Kierowca taksówki zatrzymał się na chodniku wbrew obowiązującemu w tym miejscu zakazowi zatrzymywania się i postoju. Wysiadająca z pojazdu pasażerka otworzyła drzwi od strony jezdni, a nie chodnika. W tym momencie zapaliło się zielone światło. Znajdujący się równolegle do taksówki samochód ruszył zahaczając jednocześnie o otwierające się drzwi taksówki. Okazało się, że taksówkarz nie ostrzegł pasażerki, aby przy opuszczaniu auta uważała na inne pojazdy. Nie nakazał jej także, aby wysiadła od strony chodnika.
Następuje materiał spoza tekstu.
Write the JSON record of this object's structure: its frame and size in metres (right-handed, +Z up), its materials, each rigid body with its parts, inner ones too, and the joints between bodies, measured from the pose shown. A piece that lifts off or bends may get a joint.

Ubezpieczyciel odmówił zapłaty

Taksówkarz uznał swoją odpowiedzialność za kolizję. Na miejscu zdarzenia podpisał oświadczenie dla firmy ubezpieczeniowej, w której miał polisę OC. Robert B., właściciel uderzonego mercedesa, zwrócił się do niej o odszkodowanie pokrywające koszty naprawy uszkodzeń powstałych w wyniku kolizji – nieco ponad 1200 zł. Ubezpieczyciel odmówił wypłaty.

Interwencja Rzecznika Finansowego nie pomogła  

Zakład ubezpieczeń stwierdził, że za szkodę wyłączną odpowiedzialność ponosi pasażerka. To ona wysiadała z auta nie zachowując ostrożności. Poszkodowany z tą interpretacją się nie zgodził, w związku z czym złożył powództwo. Robert B. poprosił o pomoc rzecznika finansowego, ale i jego interwencja nie przyniosła rezultatu, ubezpieczyciel nie zmienił swojego stanowiska.

W pozwie do sądu poszkodowany stwierdził, że kierowca taksówki naruszył zasady ruchu drogowego, bo wysadził pasażera w miejscu, gdzie obowiązuje zakaz zatrzymywania się. Nie upewnił się też, czy pasażer może bezpiecznie opuścić pojazd.

W ocenie ubezpieczyciela jedynym reżimem decydującym o odpowiedzialności w tej sprawie była zasada winy, gdyż doszło do zderzenia dwóch pojazdów mechanicznych poruszanych za pomocą sił przyrody. A wyłączną winę za uszkodzenie cudzego auta ponosi pasażerka, która nie zachowała należytej staranności i otworzyła drzwi na tyle szeroko, że uderzyła w pojazd ruszający w korku.

Zasadniczą kwestią było rozstrzygnięcie, czy w tej sprawie można mówić o zderzeniu się mechanicznych środków komunikacji poruszanych za pomocą sił przyrody tj. czy wystąpiła sytuacja przewidziana w art. 436 § 2 kodeksu cywilnego, a tym samym wykluczona jest odpowiedzialność sprawcy wypadku na zasadzie ryzyka.

Nie wystąpiły okoliczności wyłączające odpowiedzialność kierowcy taksówki

Taksówkarz sam też bowiem naruszył reguły ostrożności przy zatrzymywaniu pojazdu i wypuszczaniu z niego pasażerki. „Kierujący zawsze obowiązany jest ocenić, czy ze względu na stan drogi, rodzaj pojazdu, warunki atmosferyczne i inne okoliczności, w jakich odbywa się ruch drogowy, pozostawienie pojazdu w tym miejscu stanowiłoby niebezpieczeństwo. Biorąc pod uwagę fakt, że kierowca taksówki był świadom, iż zatrzymał pojazd na chodniku równolegle do kierunku jazdy, zaś w pobliżu znajdowały się inne samochody czekające na zmianę świateł, powinien był zachować szczególną ostrożność i unikać wszelkiego działania (bądź zaniechania), które mogłoby spowodować zagrożenie bezpieczeństwa lub porządku ruchu drogowego” – podkreślił sąd. W ocenie sądu to  taksówkarz powinien był uniemożliwić pasażerce opuszczenie samochodu od strony ulicy i nakazać jej wyjście z drugiej strony, bezpośrednio na chodnik. A że tego nie zrobił, należy przypisać mu winę nieumyślną w postaci rażącego niedbalstwa. Tym samym taksówkarz jest zobowiązany do naprawienia szkody na podstawie art. 436 § 2 k.c. w związku z art. 415 k.c.

Wyrok Sądu Rejonowego w Poznaniu jest nieprawomocny.